- _The problem_
Restate the span of lines that starts with the line containing "Write part 2" and ends with the line containing "return block((LIGHT_X - 0.8, LIGHT_X", word for word, including both, with nothing else.

- _Dataset rows_
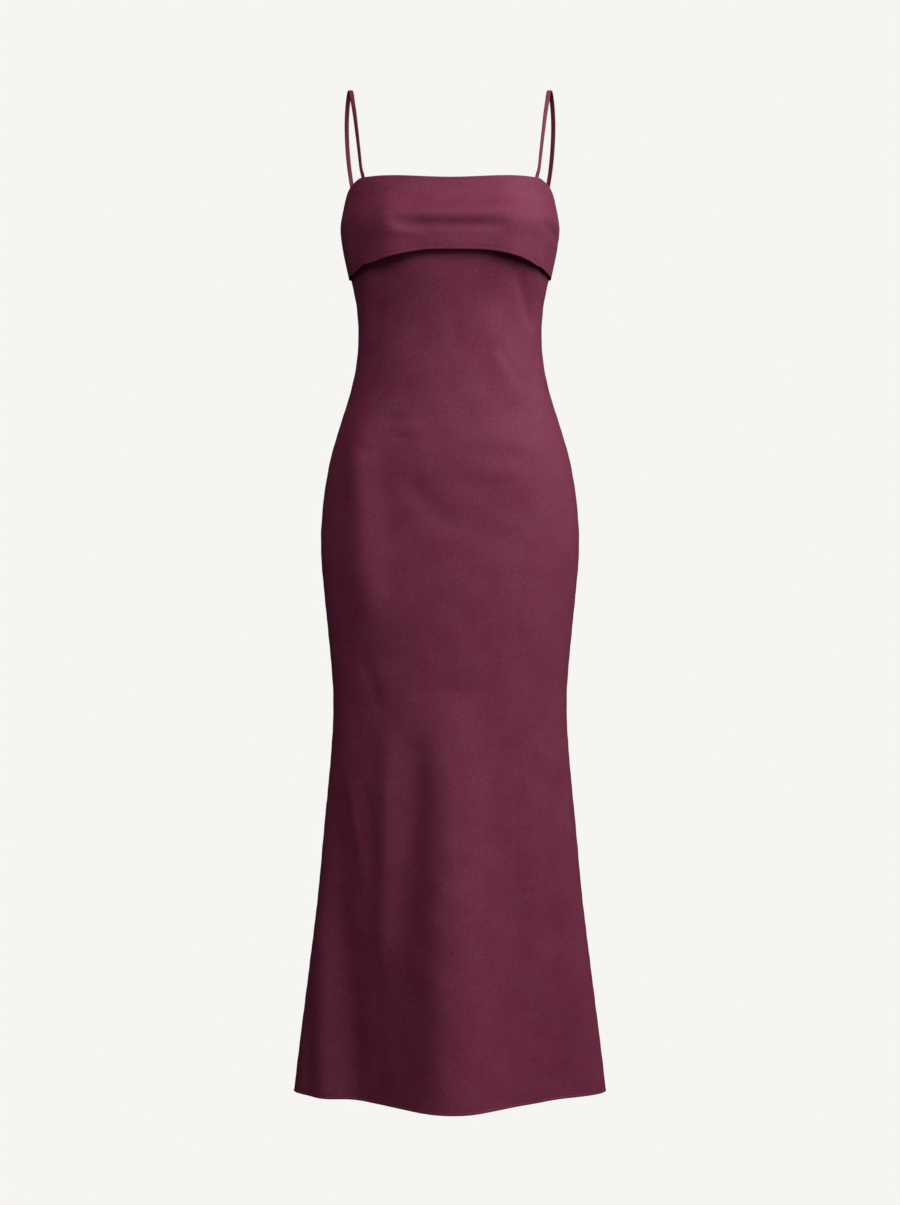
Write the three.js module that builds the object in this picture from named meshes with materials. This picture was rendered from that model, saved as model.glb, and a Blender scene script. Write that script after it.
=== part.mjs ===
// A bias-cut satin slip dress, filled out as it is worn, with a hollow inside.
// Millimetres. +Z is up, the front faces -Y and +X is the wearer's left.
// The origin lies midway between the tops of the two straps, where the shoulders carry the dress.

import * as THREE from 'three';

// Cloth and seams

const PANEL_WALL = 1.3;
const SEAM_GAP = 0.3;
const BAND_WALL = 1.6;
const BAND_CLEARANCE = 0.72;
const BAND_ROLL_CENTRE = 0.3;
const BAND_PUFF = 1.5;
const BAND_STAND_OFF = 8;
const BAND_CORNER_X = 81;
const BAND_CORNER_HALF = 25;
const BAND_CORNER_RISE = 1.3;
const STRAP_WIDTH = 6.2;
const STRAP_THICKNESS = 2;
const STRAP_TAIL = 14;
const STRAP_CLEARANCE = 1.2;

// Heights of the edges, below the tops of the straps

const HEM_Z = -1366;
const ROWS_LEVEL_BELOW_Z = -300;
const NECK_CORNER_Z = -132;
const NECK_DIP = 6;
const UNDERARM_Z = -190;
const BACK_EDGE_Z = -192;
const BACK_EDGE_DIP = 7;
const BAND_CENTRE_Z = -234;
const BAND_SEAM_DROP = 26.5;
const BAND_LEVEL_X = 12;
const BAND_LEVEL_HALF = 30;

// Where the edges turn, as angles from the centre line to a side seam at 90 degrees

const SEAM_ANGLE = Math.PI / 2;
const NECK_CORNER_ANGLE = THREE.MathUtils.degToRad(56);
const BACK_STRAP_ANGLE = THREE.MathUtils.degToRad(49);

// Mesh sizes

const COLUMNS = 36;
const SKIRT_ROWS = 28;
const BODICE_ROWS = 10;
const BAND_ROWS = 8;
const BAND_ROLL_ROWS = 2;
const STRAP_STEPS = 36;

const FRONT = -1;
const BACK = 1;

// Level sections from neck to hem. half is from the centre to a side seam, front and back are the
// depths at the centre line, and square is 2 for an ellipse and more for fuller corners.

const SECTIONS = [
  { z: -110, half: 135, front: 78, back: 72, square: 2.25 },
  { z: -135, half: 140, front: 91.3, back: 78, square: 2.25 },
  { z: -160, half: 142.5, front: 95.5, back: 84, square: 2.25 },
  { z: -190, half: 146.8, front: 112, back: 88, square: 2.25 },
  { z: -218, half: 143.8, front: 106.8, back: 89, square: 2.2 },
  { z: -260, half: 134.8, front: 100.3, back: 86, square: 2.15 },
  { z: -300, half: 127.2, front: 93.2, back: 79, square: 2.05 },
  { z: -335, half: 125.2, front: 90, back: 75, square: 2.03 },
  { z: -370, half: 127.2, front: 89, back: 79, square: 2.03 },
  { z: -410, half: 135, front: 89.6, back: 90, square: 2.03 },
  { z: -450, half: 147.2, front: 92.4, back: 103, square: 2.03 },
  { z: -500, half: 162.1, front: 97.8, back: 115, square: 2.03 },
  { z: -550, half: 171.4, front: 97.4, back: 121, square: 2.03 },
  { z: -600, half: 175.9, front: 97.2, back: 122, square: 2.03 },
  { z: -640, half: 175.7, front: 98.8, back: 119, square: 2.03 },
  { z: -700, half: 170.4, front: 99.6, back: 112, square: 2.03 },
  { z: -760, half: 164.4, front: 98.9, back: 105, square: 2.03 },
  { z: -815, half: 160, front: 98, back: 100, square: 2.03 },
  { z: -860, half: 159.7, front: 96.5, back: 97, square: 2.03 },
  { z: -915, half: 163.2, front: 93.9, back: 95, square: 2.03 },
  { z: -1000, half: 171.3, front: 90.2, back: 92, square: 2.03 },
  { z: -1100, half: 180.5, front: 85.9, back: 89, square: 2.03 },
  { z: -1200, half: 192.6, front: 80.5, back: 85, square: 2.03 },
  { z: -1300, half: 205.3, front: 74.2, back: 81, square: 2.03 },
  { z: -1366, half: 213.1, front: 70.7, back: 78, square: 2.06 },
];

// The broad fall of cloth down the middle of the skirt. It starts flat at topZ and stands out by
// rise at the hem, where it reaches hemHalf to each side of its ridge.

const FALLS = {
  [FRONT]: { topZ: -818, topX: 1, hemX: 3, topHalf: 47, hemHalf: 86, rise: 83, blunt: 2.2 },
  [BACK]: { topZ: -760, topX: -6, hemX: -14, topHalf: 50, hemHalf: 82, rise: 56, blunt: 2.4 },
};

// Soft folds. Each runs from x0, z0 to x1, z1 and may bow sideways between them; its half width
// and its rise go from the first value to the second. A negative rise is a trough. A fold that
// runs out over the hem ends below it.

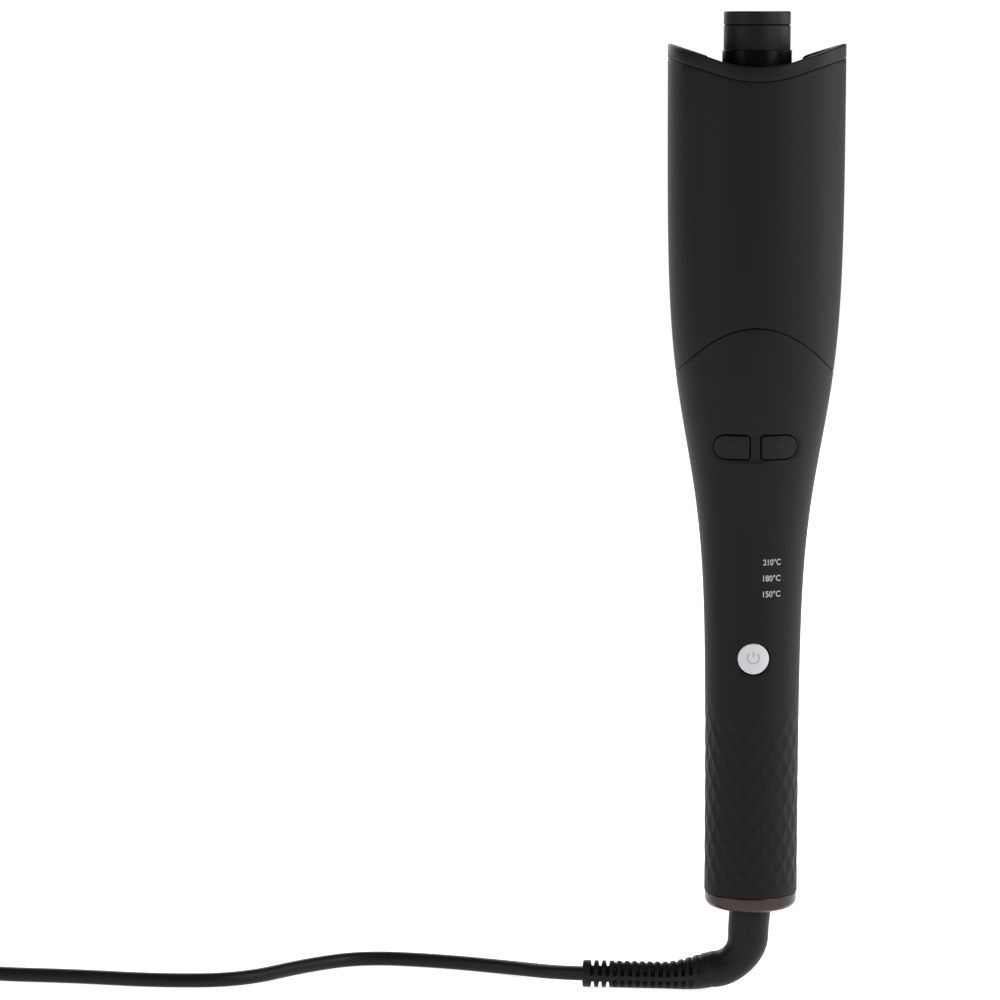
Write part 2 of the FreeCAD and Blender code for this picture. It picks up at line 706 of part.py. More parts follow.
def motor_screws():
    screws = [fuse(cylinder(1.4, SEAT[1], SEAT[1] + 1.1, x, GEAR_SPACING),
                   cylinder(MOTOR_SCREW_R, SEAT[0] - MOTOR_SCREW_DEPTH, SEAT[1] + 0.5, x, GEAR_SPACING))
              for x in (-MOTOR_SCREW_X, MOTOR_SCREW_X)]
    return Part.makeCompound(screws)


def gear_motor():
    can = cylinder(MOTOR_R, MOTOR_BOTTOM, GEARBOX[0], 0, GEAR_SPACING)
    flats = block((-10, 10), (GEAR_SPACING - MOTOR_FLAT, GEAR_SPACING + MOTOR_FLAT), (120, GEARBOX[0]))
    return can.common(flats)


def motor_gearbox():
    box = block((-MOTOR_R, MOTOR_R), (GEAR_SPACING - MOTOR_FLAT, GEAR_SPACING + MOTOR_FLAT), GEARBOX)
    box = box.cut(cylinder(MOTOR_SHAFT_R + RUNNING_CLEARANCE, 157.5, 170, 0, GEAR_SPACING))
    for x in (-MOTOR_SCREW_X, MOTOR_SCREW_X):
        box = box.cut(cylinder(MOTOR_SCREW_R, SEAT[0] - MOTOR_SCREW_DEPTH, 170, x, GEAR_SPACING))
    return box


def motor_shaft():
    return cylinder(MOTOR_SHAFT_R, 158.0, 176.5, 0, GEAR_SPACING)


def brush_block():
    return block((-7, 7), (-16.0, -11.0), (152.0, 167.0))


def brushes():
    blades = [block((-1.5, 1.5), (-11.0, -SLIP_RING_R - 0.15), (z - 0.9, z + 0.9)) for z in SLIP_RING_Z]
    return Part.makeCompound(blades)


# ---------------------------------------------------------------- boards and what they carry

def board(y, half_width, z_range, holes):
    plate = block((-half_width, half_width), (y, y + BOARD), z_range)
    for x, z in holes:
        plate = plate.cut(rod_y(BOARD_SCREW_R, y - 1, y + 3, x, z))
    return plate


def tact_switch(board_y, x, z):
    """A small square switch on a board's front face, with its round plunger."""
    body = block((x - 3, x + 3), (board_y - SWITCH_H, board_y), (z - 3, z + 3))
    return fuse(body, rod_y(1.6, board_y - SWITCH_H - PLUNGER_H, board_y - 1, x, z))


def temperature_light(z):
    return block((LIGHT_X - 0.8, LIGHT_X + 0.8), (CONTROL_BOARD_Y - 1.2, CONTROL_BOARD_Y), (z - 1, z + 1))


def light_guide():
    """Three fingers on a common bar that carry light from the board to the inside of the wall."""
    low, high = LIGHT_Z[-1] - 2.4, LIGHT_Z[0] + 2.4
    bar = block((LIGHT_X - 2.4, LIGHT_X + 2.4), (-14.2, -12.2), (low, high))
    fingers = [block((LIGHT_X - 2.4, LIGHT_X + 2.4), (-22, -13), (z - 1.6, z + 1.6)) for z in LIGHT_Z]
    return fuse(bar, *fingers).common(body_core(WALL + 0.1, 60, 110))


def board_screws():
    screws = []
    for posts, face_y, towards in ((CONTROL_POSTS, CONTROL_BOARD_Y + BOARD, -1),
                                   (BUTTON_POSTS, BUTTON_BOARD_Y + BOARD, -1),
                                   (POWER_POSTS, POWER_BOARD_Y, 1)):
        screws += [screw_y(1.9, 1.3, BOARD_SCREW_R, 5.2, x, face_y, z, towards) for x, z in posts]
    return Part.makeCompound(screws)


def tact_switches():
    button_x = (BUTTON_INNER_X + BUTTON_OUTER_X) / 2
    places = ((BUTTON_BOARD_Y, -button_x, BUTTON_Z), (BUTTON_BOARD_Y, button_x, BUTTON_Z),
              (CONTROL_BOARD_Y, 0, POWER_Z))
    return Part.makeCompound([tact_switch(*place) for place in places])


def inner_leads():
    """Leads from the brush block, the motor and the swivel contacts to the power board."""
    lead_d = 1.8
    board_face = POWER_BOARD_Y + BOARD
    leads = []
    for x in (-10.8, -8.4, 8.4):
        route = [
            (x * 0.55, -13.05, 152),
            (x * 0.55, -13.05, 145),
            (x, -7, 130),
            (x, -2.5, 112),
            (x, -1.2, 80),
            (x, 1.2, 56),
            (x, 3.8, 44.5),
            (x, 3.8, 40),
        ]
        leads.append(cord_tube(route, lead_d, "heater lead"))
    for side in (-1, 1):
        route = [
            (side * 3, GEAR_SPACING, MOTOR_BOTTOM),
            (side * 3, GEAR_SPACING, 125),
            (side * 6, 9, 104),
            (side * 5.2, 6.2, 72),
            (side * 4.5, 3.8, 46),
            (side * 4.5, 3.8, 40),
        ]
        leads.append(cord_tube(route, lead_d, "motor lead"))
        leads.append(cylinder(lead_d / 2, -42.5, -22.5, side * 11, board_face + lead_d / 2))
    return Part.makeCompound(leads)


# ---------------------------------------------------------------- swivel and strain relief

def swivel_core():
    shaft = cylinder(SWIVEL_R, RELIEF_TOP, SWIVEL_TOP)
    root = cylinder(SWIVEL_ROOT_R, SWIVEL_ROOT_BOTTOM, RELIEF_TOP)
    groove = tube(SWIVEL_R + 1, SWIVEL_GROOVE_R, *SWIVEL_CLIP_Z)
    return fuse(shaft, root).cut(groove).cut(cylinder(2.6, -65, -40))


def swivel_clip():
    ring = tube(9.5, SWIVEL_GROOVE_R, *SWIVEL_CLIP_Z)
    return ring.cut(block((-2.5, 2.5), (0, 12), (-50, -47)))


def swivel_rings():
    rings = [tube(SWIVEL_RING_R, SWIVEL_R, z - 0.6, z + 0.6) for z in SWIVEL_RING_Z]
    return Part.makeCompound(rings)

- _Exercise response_
Write part 2 of the FreeCAD and Blender code for this picture. It picks up at line 706 of part.py. More parts follow.
def motor_screws():
    screws = [fuse(cylinder(1.4, SEAT[1], SEAT[1] + 1.1, x, GEAR_SPACING),
                   cylinder(MOTOR_SCREW_R, SEAT[0] - MOTOR_SCREW_DEPTH, SEAT[1] + 0.5, x, GEAR_SPACING))
              for x in (-MOTOR_SCREW_X, MOTOR_SCREW_X)]
    return Part.makeCompound(screws)


def gear_motor():
    can = cylinder(MOTOR_R, MOTOR_BOTTOM, GEARBOX[0], 0, GEAR_SPACING)
    flats = block((-10, 10), (GEAR_SPACING - MOTOR_FLAT, GEAR_SPACING + MOTOR_FLAT), (120, GEARBOX[0]))
    return can.common(flats)


def motor_gearbox():
    box = block((-MOTOR_R, MOTOR_R), (GEAR_SPACING - MOTOR_FLAT, GEAR_SPACING + MOTOR_FLAT), GEARBOX)
    box = box.cut(cylinder(MOTOR_SHAFT_R + RUNNING_CLEARANCE, 157.5, 170, 0, GEAR_SPACING))
    for x in (-MOTOR_SCREW_X, MOTOR_SCREW_X):
        box = box.cut(cylinder(MOTOR_SCREW_R, SEAT[0] - MOTOR_SCREW_DEPTH, 170, x, GEAR_SPACING))
    return box


def motor_shaft():
    return cylinder(MOTOR_SHAFT_R, 158.0, 176.5, 0, GEAR_SPACING)


def brush_block():
    return block((-7, 7), (-16.0, -11.0), (152.0, 167.0))


def brushes():
    blades = [block((-1.5, 1.5), (-11.0, -SLIP_RING_R - 0.15), (z - 0.9, z + 0.9)) for z in SLIP_RING_Z]
    return Part.makeCompound(blades)


# ---------------------------------------------------------------- boards and what they carry

def board(y, half_width, z_range, holes):
    plate = block((-half_width, half_width), (y, y + BOARD), z_range)
    for x, z in holes:
        plate = plate.cut(rod_y(BOARD_SCREW_R, y - 1, y + 3, x, z))
    return plate


def tact_switch(board_y, x, z):
    """A small square switch on a board's front face, with its round plunger."""
    body = block((x - 3, x + 3), (board_y - SWITCH_H, board_y), (z - 3, z + 3))
    return fuse(body, rod_y(1.6, board_y - SWITCH_H - PLUNGER_H, board_y - 1, x, z))


def temperature_light(z):
    return block((LIGHT_X - 0.8, LIGHT_X + 0.8), (CONTROL_BOARD_Y - 1.2, CONTROL_BOARD_Y), (z - 1, z + 1))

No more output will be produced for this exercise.